While Father Carlo delights in the promises of the new age, “Proofs” resonates because Steiner has succeeded in creating a character who is able to articulate what many of us only vaguely sense: namely, the superfluousness of the individual in our time and one’s increasing belief that this world no longer cares for the distinction between things done well and those merely completed. Although the proof-reader finally decides how to escape his dilemma, the reader is left to wonder how the rest of us will fare.
In the remaining pages of this slim volume, the author has chosen to include three parables, which playfully capture the essence of his deeper concerns: “Desert Island Discs” touches on Steiner’s preoccupation with the notion of cultural artifacts and his fascination with and love for music. “Noel, Noel,” too, is rich in references to sound, to listening, and to the magic of human memory, while “A Conversation Piece” invites the reader to consider the moral implications of God’s request that Abraham sacrifice his own son Isaac.

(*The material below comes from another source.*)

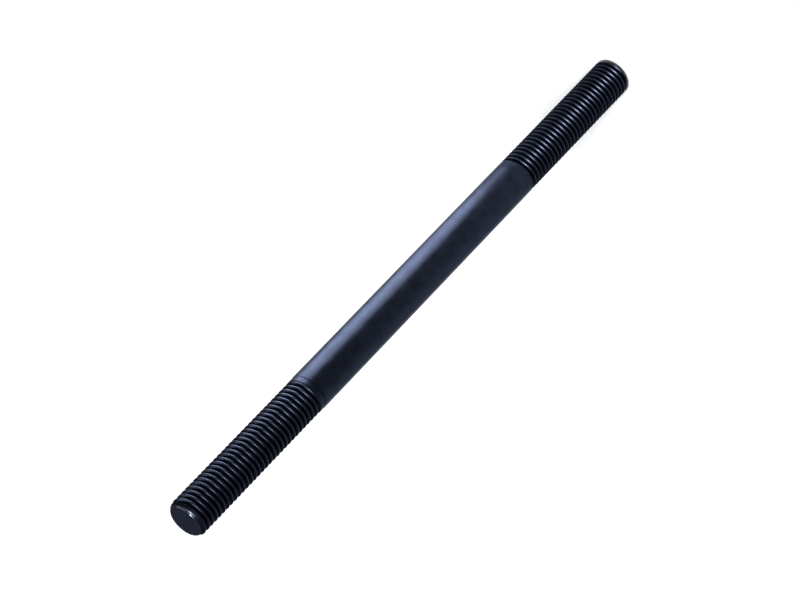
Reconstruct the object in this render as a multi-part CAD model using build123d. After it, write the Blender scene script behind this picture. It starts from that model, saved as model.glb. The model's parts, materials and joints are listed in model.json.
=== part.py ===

Each tale is a celebration of the human gift of speech, of music, hearing, and of the burden of listening. While reading this book, one may feel, at times, like a child visiting grandma’s house--there is a bit of the old-world about Steiner--but one will also feel rewarded by the pleasure of good company. Steiner reminds us how much and yet how very little of our fragile civilization remains. He goes a long way toward showing, should anyone be in doubt, why what remains is worth preserving. While few contemporary authors could persuade us of that, Steiner provides the proof.